Thoughts from Kollel KLAL

Ki Seitzei

The passuk states “לא תחרש בשור ובחמור יחדיו, do not plow with an ox and donkey together.” The Bal HaTurim explains the reason is because an ox chews its cud whereas the donkey does not. When the donkey sees the ox chewing its cud it thinks that the ox is eating and the donkey will be pained that it does not have food to eat. In truth, both the ox and donkey ate the same meal and had the same amount of food. The donkey is mistaken – it thinks the ox is eating, although in truth the ox is not actually eating, and still the Torah forbids to plow with them together so as not to cause pain. If the Torah is so strict with the feeling of one animal for another, certainly we should be extra careful with another person’s feelings.

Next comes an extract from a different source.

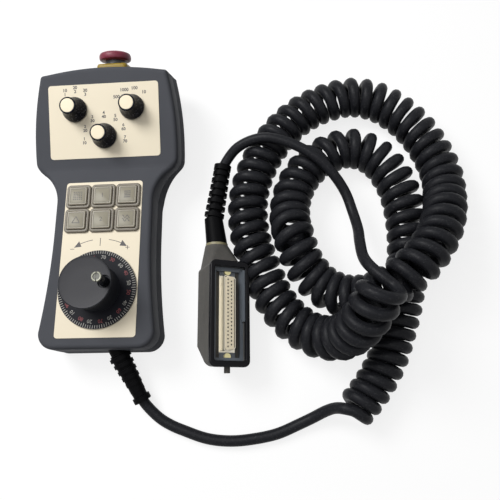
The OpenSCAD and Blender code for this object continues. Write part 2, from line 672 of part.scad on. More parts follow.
lead_path = [
  [27.5, -75.1, 10.5], [31, -82, 8.2], [36.5, -88.5, 5.8], [44, -96, 4.4],
  [62, -106, 4.2], [81, -112, 4.2], [98, -113.5, 4.2], [115, -111.5, 4.2],
  [132, -106.5, 4.2], [148, -100, 5], [161, -96.5, 8], [172, -96.5, 12], [181, -94.5, 15], [189, -89.5, 15.5]
];
coil_path = [
  [188, -90.5, 15.5], [202, -74, 15.5], [213, -55.5, 15.5], [221, -35, 15.5],
  [227.5, -14.5, 15.5], [232.5, 6.5, 15.5], [236, 28, 15.5], [237, 49.5, 15.5],
  [235, 71.5, 15.5], [228.5, 92, 15.5], [216, 109.5, 15.5], [196, 117.5, 15.5],
  [175.5, 111.5, 15.5], [159, 97.5, 16], [149, 78.5, 17], [146, 57.5, 21],
  [149, 38, 29.5], [155.5, 18.5, 26], [168.5, 2, 22], [186.5, -8, 27.5],
  [205.5, -8.5, 37.5], [223, -0, 46], [239.5, 14, 46.5], [252, 31, 42.5],
  [260.5, 49.5, 35.5], [265.5, 68, 25.5], [267, 88.5, 19], [262, 109.5, 16.5],
  [252.5, 129, 16], [239, 146, 15.5], [221.5, 159, 15.5], [201, 164.5, 15.5],
  [179.5, 160.5, 15.5], [160, 151.5, 15.5], [143.5, 137.5, 15.5], [131, 120, 15.5],
  [121.5, 100.5, 15.5], [116, 79.5, 15.5], [115, 58, 15.5], [118.5, 36.5, 15.5],
  [125.5, 16.5, 15.5], [133, -4, 15.5], [145.5, -21.5, 17.5], [162.5, -34, 21.5],
  [180, -38.5, 33], [193, -35.5, 50], [203.5, -25.5, 66], [213.5, -10, 77]
];
tail_path = [
  [213.3, -13, 75], [212.5, -4, 69], [207, 5, 60], [202.5, 16, 50], [200, 30, 40],
  [199.5, 44, 30], [196, 60, 24], [190.5, 75, 25], [181, 89, 31.5], [171, 99.5, 35.5],
  [158, 109, 37], [143, 116.5, 37.5], [128, 120.5, 36.5], [113, 119.5, 32], [104, 116, 28],
  [98, 111, 24], [92.5, 103.8, 20.6]
];

module cord_lead() color("#141519") tube(lead_path, cable_d, 10);
module curly_cord() color("#141519") tube(coil_path, coil_d, 12);
module cord_tail() color("#141519") tube(tail_path, cable_d, 10);

// ---- plug, built with z out of its face
plug_at = [100.5, -19, 35];
plug_roll = 28;
snout_y = 56;
snout_x = -2.5;
snout_z = -24;
ring_d = 17.7;
ring_h = 2;
hood_w = rim_w - 1.2;
hood_l = rim_l - 1.2;

module plug_place() {
  translate(plug_at) rotate([0, plug_roll, 0]) children();
}

module rounded(w, l, r, h) {
  linear_extrude(h) {
    translate([-w / 2 + r, -l / 2]) square([w - 2 * r, l]);
    translate([-w / 2, -l / 2 + r]) square([w, l - 2 * r]);
    for (x = [-1, 1]) for (y = [-1, 1]) translate([x * (w / 2 - r), y * (l / 2 - r)]) circle(r, $fn = 32);
  }
}

module plug_rim() color("#101115") plug_place() difference() {
  union() {
    translate([0, 0, -0.8]) rounded(rim_w - 1.2, rim_l - 1.2, 4, 0.8);
    translate([0, 0, -rim_h]) rounded(rim_w, rim_l, 4.6, rim_h - 0.8);
  }
  translate([0, 0, -rim_h - 1]) rounded(recess_w, recess_l, 1.5, rim_h + 2);
}

module plug_hood() color("#6e6f6c") plug_place() difference() {
  union() {
    intersection() {
      translate([0, 0, -plug_h]) rounded(hood_w, hood_l, 4, plug_h - rim_h);
      translate([-rim_w / 2, 0, 0]) rotate([90, 0, 90]) linear_extrude(rim_w) polygon([
        [-hood_l / 2, -rim_h], [-hood_l / 2, -9], [-22.5, -plug_h], [hood_l / 2, -plug_h], [hood_l / 2, -rim_h]]);
    }
    hull() {
      translate([-hood_w / 2 + 1, hood_l / 2 - 8, -plug_h + 0.5]) cube([hood_w - 3, 4, plug_h - 8]);
      translate([-hood_w / 2 + 3, hood_l / 2 + 4, -plug_h + 1]) cube([hood_w - 7, 1, plug_h - 15]);
      translate([snout_x, snout_y - 3, snout_z]) rotate([-90, 0, 0]) cylinder(d = ring_d + 1, h = 3, $fn = 32);
    }
  }
  translate([0, 0, -recess_h]) rounded(recess_w, recess_l, 1.5, plug_h);
  translate([0, 0, -recess_h - 6]) rounded(insert_w + 3, insert_l + 3, 1, 8);
  for (y = [-flange_pitch / 2, flange_pitch / 2]) translate([0, y, -recess_h - 6])
    cylinder(d = 3, h = 8, $fn = 24);
  translate([0, -hood_l / 2 - 1, -7]) rotate([-90, 0, 0]) cylinder(d = 4.6, h = 5, $fn = 24);
}

module plug_ring() color("#b8ac70") plug_place() translate([snout_x, snout_y, snout_z]) rotate([-90, 0, 0])
  cylinder(d = ring_d, h = ring_h, $fn = 48);

module locking_peg() color("#7c7d7c") plug_place() translate([0, -rim_l / 2 - 4, -7]) rotate([-90, 0, 0]) {
  cylinder(d = 4.5, h = 7.5, $fn = 24);
}

flange_low = -recess_h;
flange_t = 1;
insert_high = -1.3;
shell_t = 0.5;

module d_profile(w, l) {
  polygon([[-w / 2, -l / 2 + 0.8], [-w / 2 + 0.8, -l / 2], [w / 2 - 0.8, -l / 2 + 1.2], [w / 2, -l / 2 + 2.2],
    [w / 2, l / 2 - 2.2], [w / 2 - 0.8, l / 2 - 1.2], [-w / 2 + 0.8, l / 2], [-w / 2, l / 2 - 0.8]]);
}

module dsub_shell() color("#cfc9b8") plug_place() translate([0, 0, flange_low]) difference() {
  union() {
    rounded(12.5, flange_l, 1, flange_t);
    linear_extrude(insert_high - flange_low - 0.2) d_profile(insert_w + 2 * shell_t + 0.1, insert_l + 2 * shell_t + 0.1);
  }
  translate([0, 0, -1]) linear_extrude(12) d_profile(insert_w + 0.1, insert_l + 0.1);
  for (y = [-flange_pitch / 2, flange_pitch / 2]) translate([0, y, -1]) cylinder(d = 3.2, h = 4, $fn = 24);
}

module dsub_insert() color("#f0e6cc") plug_place() translate([0, 0, flange_low]) {
  linear_extrude(insert_high - flange_low) d_profile(insert_w, insert_l);
  translate([-insert_w / 2 - 0.5, -insert_l / 2 - 0.5, -5]) cube([insert_w + 1, insert_l + 1, 4.9]);
  translate([-insert_w / 2 + 1, -insert_l / 2 + 2, -4]) cube([insert_w - 2, insert_l - 4, 5]);
}

module dsub_screws() color("#b9b6ac") plug_place() for (y = [-flange_pitch / 2, flange_pitch / 2])
  translate([0, y, flange_low]) {
    translate([0, 0, -5]) cylinder(d = 2.9, h = 6, $fn = 24);
    translate([0, 0, flange_t]) cylinder(d = 5, h = 1.8, $fn = 24);
  }

// strain relief at the plug: a smooth taper, then ribs on a slightly turned axis
boot_start_d = 17;
boot_neck_d = 14.6;
boot_rib_d = 16;
boot_core_d = 10.5;
boot_collar_d = 14;
boot_taper_l = 22;
boot_rib_pitch = 5.8;
boot_ribs = 7;
boot_from = [87, plug_at[1] + snout_y + ring_h, 15];
boot_turn = [3, 0, 7];
boot_bend = [3, 0, -17];

module boot_place() {
  translate(boot_from) rotate(boot_turn) rotate([-90, 0, 0]) children();
}
module boot_end_place() {
  translate(boot_from) rotate(boot_turn) translate([0, boot_taper_l - 1, 0]) rotate(boot_bend) rotate([-90, 0, 0])
    children();
}

module plug_strain_relief() color("#17181c") difference() {
  union() {
    difference() {
      boot_place() translate([0, 0, -2]) cylinder(d1 = boot_start_d, d2 = boot_neck_d, h = boot_taper_l + 2, $fn = 48);
      translate([boot_from[0] - ring_d, boot_from[1] - 10, 0]) cube([2 * ring_d, 10, 2 * boot_from[2] + ring_d]);
    }
    boot_end_place() {
      cylinder(d = boot_core_d, h = boot_rib_pitch * (boot_ribs + 1), $fn = 32);
      for (i = [0:boot_ribs - 1]) translate([0, 0, 2 + i * boot_rib_pitch])
        cylinder(d = boot_rib_d - 0.35 * i, h = 3.2, $fn = 32);
      translate([0, 0, boot_rib_pitch * boot_ribs + 1]) cylinder(d = boot_collar_d, h = 4.4, $fn = 32);
    }
  }
  boot_end_place() translate([0, 0, boot_rib_pitch * boot_ribs - 2]) cylinder(d = cable_d, h = 12, $fn = 32);
}

front_shell();
rear_shell();
housing_screws();
head_label();
grip_label();
left_knob();
right_knob();
centre_knob();
left_knob_cap();
right_knob_cap();
centre_knob_cap();
left_switch();
right_switch();
centre_switch();
left_shaft();
right_shaft();
centre_shaft();
switch_nuts();
key_upper_left();
key_upper_centre();
key_upper_right();
key_lower_left();
key_lower_centre();
key_lower_right();
key_switches();
circuit_board();
board_screws();
dial_disc();
wheel_knob();
crank_peg();
crank_screw();
encoder_shaft();
encoder_body();
encoder_screws();
estop_collar();
estop_body();
estop_nut();
estop_plunger();
estop_cap();
housing_strain_relief();
cord_lead();
curly_cord();
cord_tail();
plug_strain_relief();
plug_ring();
plug_hood();
plug_rim();
locking_peg();
dsub_shell();
dsub_insert();
dsub_screws();
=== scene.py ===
import math

import bmesh
import bpy
from mathutils import Matrix, Vector


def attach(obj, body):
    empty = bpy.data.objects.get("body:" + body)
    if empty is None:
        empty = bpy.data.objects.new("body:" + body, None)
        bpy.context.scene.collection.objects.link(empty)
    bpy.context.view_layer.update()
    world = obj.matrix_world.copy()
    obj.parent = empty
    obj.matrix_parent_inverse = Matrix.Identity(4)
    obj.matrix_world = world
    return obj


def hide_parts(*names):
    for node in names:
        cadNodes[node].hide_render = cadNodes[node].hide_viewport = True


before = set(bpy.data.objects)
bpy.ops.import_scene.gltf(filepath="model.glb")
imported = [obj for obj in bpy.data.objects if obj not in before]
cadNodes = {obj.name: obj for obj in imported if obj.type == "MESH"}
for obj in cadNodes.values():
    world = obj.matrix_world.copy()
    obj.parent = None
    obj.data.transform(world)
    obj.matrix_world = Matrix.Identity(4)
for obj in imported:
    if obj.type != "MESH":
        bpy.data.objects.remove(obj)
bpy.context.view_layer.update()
mm = 0.001  # every size and place below is in millimetres, but for the camera, lamps and floor


# camera
cameraPlan = {
    "place": (0.1462, -0.0840, 0.4285),
    "aim": (0.1125, 0.0380, 0.0),
    "up": (0.0307, 0.9620, 0.2715),
    "lens": 39.02,
    "sensor": 36.0,
}


def makeCamera(plan):
    data = bpy.data.cameras.new("handCamera")
    data.lens = plan["lens"]
    data.sensor_width = plan["sensor"]
    data.clip_start, data.clip_end = 0.01, 20.0
    camera = bpy.data.objects.new("handCamera", data)
    back = (Vector(plan["place"]) - Vector(plan["aim"])).normalized()
    right = Vector(plan["up"]).cross(back).normalized()
    up = back.cross(right)
    turn = Matrix((right, up, back)).transposed().to_4x4()
    camera.matrix_world = Matrix.Translation(plan["place"]) @ turn
    bpy.context.scene.collection.objects.link(camera)
    bpy.context.scene.camera = camera


makeCamera(cameraPlan)
bpy.context.scene.view_settings.view_transform = "Standard"
print("camera ready")


# shader groups and finishes
def newGroup(name, inputs, outputs):
    group = bpy.data.node_groups.new(name, "ShaderNodeTree")
    for label, kind, value in inputs:
        socket = group.interface.new_socket(name=label, in_out="INPUT", socket_type=kind)
        socket.default_value = value
    for label, kind in outputs:
        group.interface.new_socket(name=label, in_out="OUTPUT", socket_type=kind)
    return group, group.nodes.new("NodeGroupInput"), group.nodes.new("NodeGroupOutput")


def addNode(tree, kind, links=(), **values):
    node = tree.nodes.new(kind)
    for key, value in values.items():
        setattr(node, key, value)
    for name, value in links:
        target = node.inputs[name]
        if isinstance(value, bpy.types.NodeSocket):
            tree.links.new(value, target)
        else:
            target.default_value = value
    return node


speckPlan = {"scale": 700.0, "detail": 4.0, "roughness": 0.7, "from": 0.56, "to": 0.68}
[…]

I made an appointment with an accountant by calling her secretary. After the meeting, I left and remembered the secretary set up the appointment, and turned around to say thanks. The secretary literally smiled from ear to ear. There are so many small and easy things we can do to cause positive reinforcement to another, and chas v’shalom cause pain.

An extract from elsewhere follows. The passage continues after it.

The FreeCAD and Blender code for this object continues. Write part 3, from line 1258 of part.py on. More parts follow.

The Gemara brings a story with Rav; he was saying over pessukim of Navi or Kesuvim before Rebi. Rebi Chiya entered after Rav started the shiur. Rav then returned to the beginning of the section to restart so that Rebi Chiya could hear the entire shiur. Bar Kafra entered, and again Rav started again, and did so again when Rebi Shimon B’Rebi entered. Rebi Chanina Bar Chama entered after them, Rav said, “Shall we return so many times and go back and start over? At this point, Rav did not restart. Rebi Chanina was disturbed that Rav did not restart for him as he did for the others. For the next 13 years, Rav came to Rebi Chanina before Yom Kippur to ask for forgiveness, and he wasn’t appeased. The question arises, why did Rav feel the necessity of going to Rebi Chanina to ask forgiveness? Was Rav indeed at fault for not repeating over the shiur at all, let alone so many times?

The Sefas Emes answers, although Rav was not obligated to restart, he was at fault, since he belittled Rebi Chanina by not restarting for him as he did for the others. Once he restarted for the others it was a disgrace for Rebi Chanina that Rav did not start over for him as well.

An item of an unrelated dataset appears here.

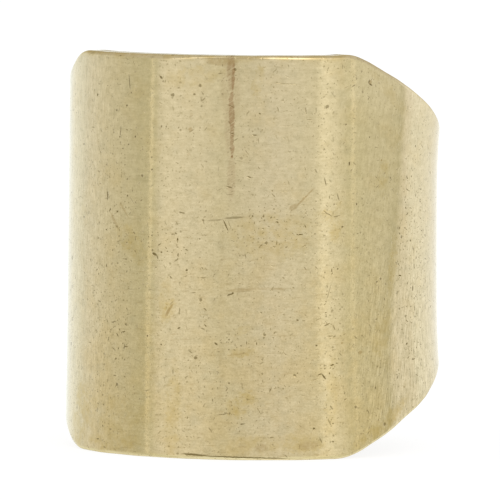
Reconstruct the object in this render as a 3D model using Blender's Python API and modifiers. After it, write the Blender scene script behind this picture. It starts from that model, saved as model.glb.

Avi Mori shlita said over b’shem the Sefas Emes another explanation: Rav was not at fault, and Rebi Chanina was not rightfully disturbed that he did not restart. Rebi Chanina came late so there was no need for him to restart. However, since Rebi Chanina was offended and disturbed by what Rav did, therefore Rav needed to appease him. Says the Sefas Emes, before Yom Kippur one needs to appease his friends even if the disturbance he caused to another was according to the law, and he is correct. Since another was bothered by your actions you need to appease him and help extinguish the ill feelings. We are expected to make peace and remove any disturbances from one to another.

Let us pay attention to another person’s feelings not to disturb them.